Research Division

Infrastructure Australia stamps its confidence on STEM vision for Tasmania

The Infrastructure Australia (IA) approval of the business case for Hobart’s $400 million Science and Technology Precinct is a ringing endorsement of its capacity to fundamentally and positively shift the State’s economy and community.

IA has added the project to the nation’s Infrastructure Priority List.

The Vice-Chancellor of the University of Tasmania, Professor Peter Rathjen, said the project would:

· build the island State’s capacity in the crucial STEM subjects (science, technology, engineering and mathematics);

· deliver high-level inter-disciplinary research with the potential to create new economic sectors across the State; and

· attract new future-facing enterprises and industries to the State.

“These were the pillars of the business case which was provided to Infrastructure Australia,” Professor Rathjen said. “And the nation’s pre-eminent thinkers in the field of infrastructure investment agree it is worth pursuing.

“This is part of a vision that repositions education and innovation as central to the prosperity of Tasmania.

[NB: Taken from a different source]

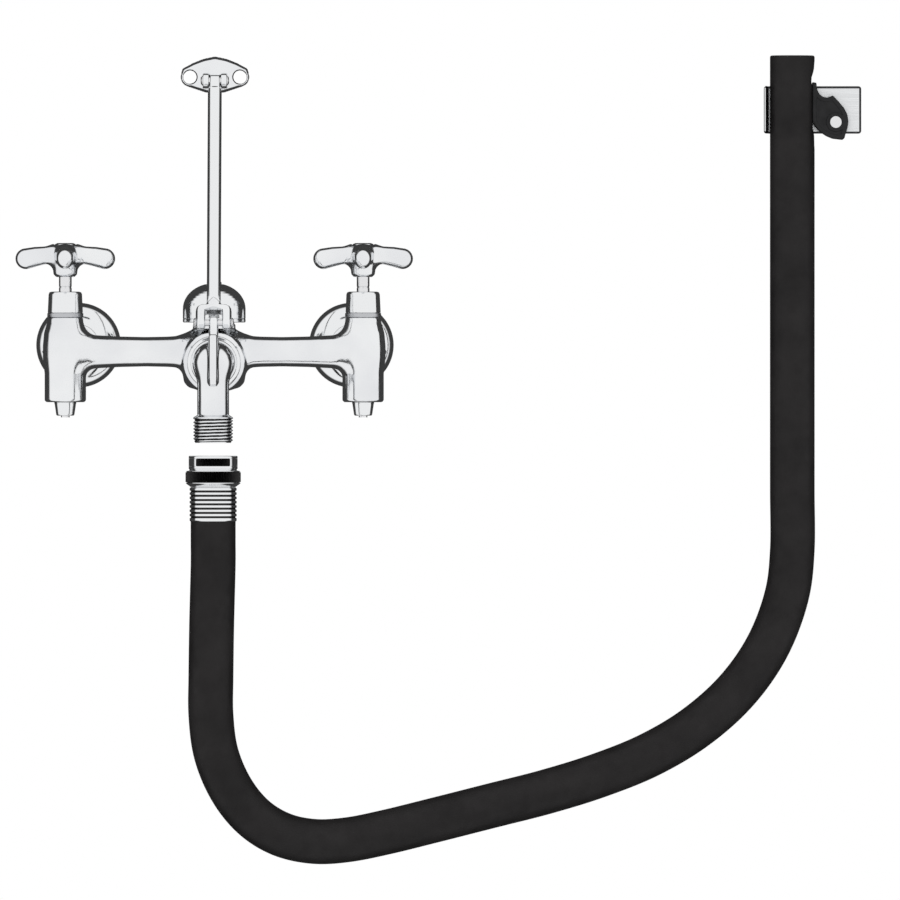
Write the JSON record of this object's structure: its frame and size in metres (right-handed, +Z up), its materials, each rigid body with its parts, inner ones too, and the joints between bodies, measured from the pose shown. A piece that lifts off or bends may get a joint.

A key part of this is the Northern Transformation plan through which we will deliver modern world-class campuses embedded in city locations and a new form of curriculum suited to Tasmania’s needs. These plans are well underway at the emerging educational precinct at West Park in Burnie and master planning has started for the inner-city campus at Inveresk in Launceston.

“In relatively quick time, we will see bustling hubs hosting a dynamic blend of researchers, academics, industry champions and students bringing new life and energy to the hearts of these cities.

“We are pursuing the economic and social benefits which flow to university cities, including the creation of new knowledge-based industry clusters, and delivery of globally relevant, regionally-specific applied research programs, in such a way as to drive a new, better future for Tasmania.

“The Science and Technology Precinct proposal takes this momentum and strengthens it as part of a fully integrated approach to education, knowledge creation and innovation across Tasmania.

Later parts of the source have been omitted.